** Start of GIVEN RECORDS **

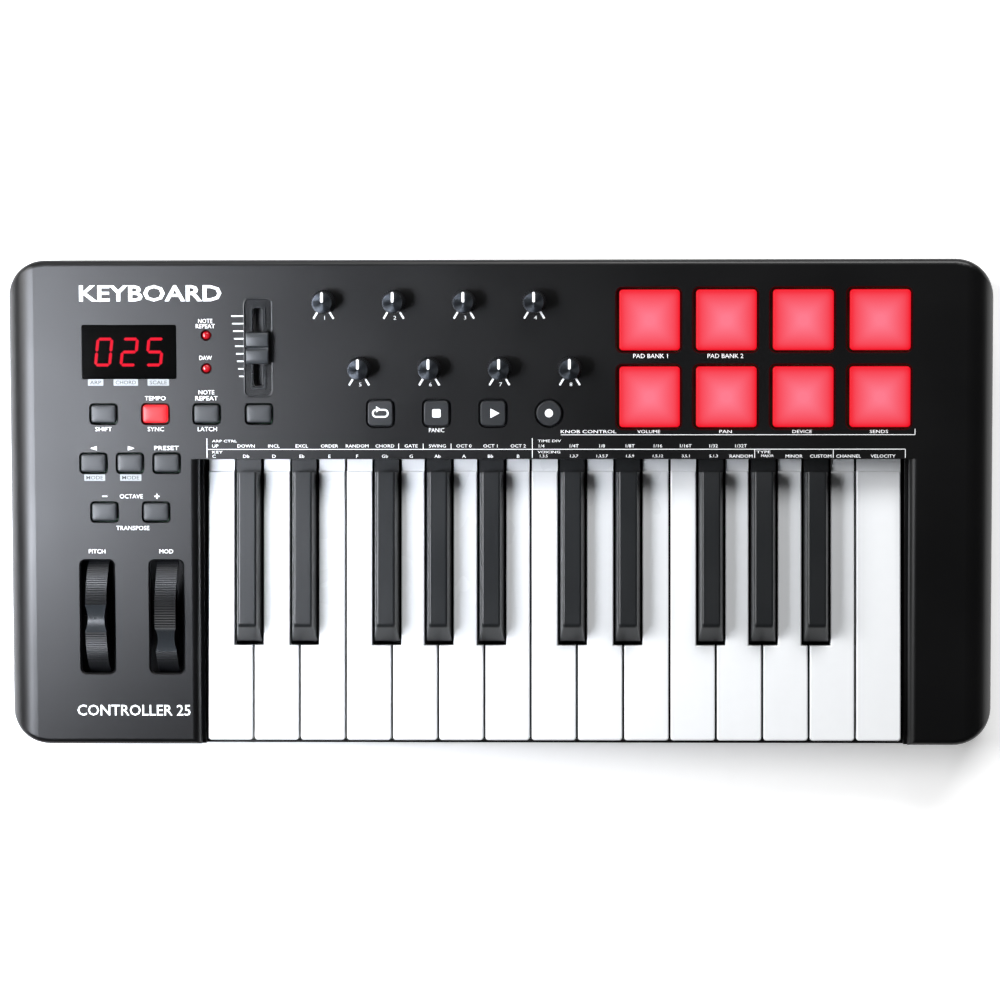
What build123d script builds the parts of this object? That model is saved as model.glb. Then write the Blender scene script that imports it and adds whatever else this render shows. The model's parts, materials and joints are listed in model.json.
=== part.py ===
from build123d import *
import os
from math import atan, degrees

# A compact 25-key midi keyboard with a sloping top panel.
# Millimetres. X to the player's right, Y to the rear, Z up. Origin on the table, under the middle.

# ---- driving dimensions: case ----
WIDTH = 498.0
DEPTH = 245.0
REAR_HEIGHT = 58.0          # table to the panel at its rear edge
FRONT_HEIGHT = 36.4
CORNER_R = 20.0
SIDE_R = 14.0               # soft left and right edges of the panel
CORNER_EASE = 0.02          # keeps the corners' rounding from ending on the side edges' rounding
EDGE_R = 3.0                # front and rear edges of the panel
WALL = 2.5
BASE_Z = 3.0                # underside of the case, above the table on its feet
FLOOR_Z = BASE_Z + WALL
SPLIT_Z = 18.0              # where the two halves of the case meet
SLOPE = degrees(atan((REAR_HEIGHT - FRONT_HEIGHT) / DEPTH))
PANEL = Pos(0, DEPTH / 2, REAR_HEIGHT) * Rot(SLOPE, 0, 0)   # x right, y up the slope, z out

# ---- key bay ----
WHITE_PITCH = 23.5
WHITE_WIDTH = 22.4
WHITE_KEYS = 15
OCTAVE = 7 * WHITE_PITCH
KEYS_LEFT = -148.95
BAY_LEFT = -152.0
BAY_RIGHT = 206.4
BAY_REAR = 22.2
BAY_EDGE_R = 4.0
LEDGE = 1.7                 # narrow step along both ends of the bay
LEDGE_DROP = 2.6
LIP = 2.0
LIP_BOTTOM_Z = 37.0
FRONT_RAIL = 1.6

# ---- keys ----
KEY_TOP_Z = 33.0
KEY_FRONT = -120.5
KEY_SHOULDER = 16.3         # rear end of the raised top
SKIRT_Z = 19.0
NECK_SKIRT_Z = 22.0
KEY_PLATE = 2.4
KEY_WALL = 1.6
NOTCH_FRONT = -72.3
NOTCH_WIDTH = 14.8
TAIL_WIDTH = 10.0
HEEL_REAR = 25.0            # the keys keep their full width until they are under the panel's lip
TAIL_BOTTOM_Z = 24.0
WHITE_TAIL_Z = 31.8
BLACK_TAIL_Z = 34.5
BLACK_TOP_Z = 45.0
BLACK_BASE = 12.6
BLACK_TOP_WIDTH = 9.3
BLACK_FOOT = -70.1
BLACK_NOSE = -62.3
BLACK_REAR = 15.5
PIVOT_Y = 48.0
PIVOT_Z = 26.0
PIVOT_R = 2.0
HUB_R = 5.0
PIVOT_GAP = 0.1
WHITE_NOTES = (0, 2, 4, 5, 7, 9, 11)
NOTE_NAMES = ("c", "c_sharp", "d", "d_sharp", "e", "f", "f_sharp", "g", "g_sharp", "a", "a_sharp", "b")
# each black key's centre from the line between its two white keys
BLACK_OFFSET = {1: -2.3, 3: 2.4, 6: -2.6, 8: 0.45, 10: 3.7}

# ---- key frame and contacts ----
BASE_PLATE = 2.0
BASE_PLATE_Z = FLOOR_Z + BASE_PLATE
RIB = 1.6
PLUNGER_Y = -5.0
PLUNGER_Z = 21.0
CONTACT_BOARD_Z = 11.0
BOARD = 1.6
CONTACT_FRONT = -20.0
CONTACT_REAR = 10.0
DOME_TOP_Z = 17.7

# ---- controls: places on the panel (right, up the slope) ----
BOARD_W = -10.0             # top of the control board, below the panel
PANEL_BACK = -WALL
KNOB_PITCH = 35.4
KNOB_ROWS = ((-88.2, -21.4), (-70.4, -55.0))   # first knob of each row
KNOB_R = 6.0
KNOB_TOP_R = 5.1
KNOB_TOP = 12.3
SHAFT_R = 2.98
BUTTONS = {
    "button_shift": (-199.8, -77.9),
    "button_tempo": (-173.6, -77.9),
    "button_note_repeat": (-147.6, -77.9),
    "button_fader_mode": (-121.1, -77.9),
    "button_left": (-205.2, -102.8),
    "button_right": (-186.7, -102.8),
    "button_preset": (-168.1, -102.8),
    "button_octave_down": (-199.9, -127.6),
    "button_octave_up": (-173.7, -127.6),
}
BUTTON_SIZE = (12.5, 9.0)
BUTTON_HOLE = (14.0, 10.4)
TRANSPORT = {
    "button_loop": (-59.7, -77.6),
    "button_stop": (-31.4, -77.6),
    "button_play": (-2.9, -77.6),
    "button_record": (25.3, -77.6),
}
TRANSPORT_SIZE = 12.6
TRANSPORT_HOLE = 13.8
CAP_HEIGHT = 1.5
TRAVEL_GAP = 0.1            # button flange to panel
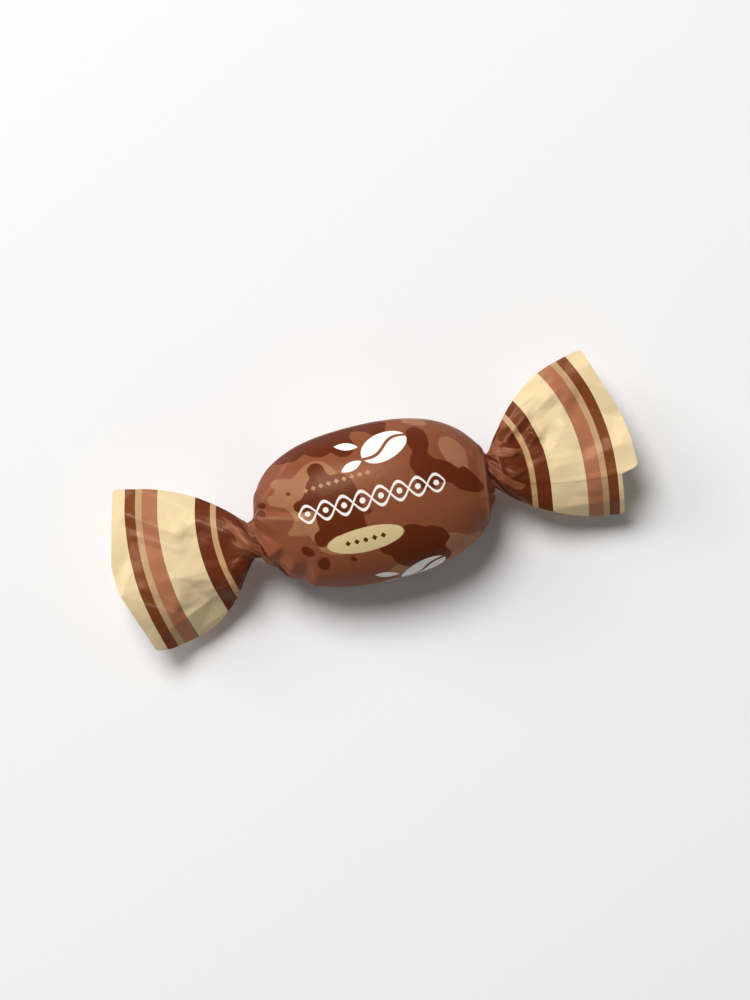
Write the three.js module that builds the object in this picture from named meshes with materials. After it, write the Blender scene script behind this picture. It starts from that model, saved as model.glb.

** End of GIVEN RECORDS **

SET EXERCISE —
In the records, locate each line holding the string "that" and copy it.

TASK RESULT —
What build123d script builds the parts of this object? That model is saved as model.glb. Then write the Blender scene script that imports it and adds whatever else this render shows. The model's parts, materials and joints are listed in model.json.
Write the three.js module that builds the object in this picture from named meshes with materials. After it, write the Blender scene script behind this picture. It starts from that model, saved as model.glb.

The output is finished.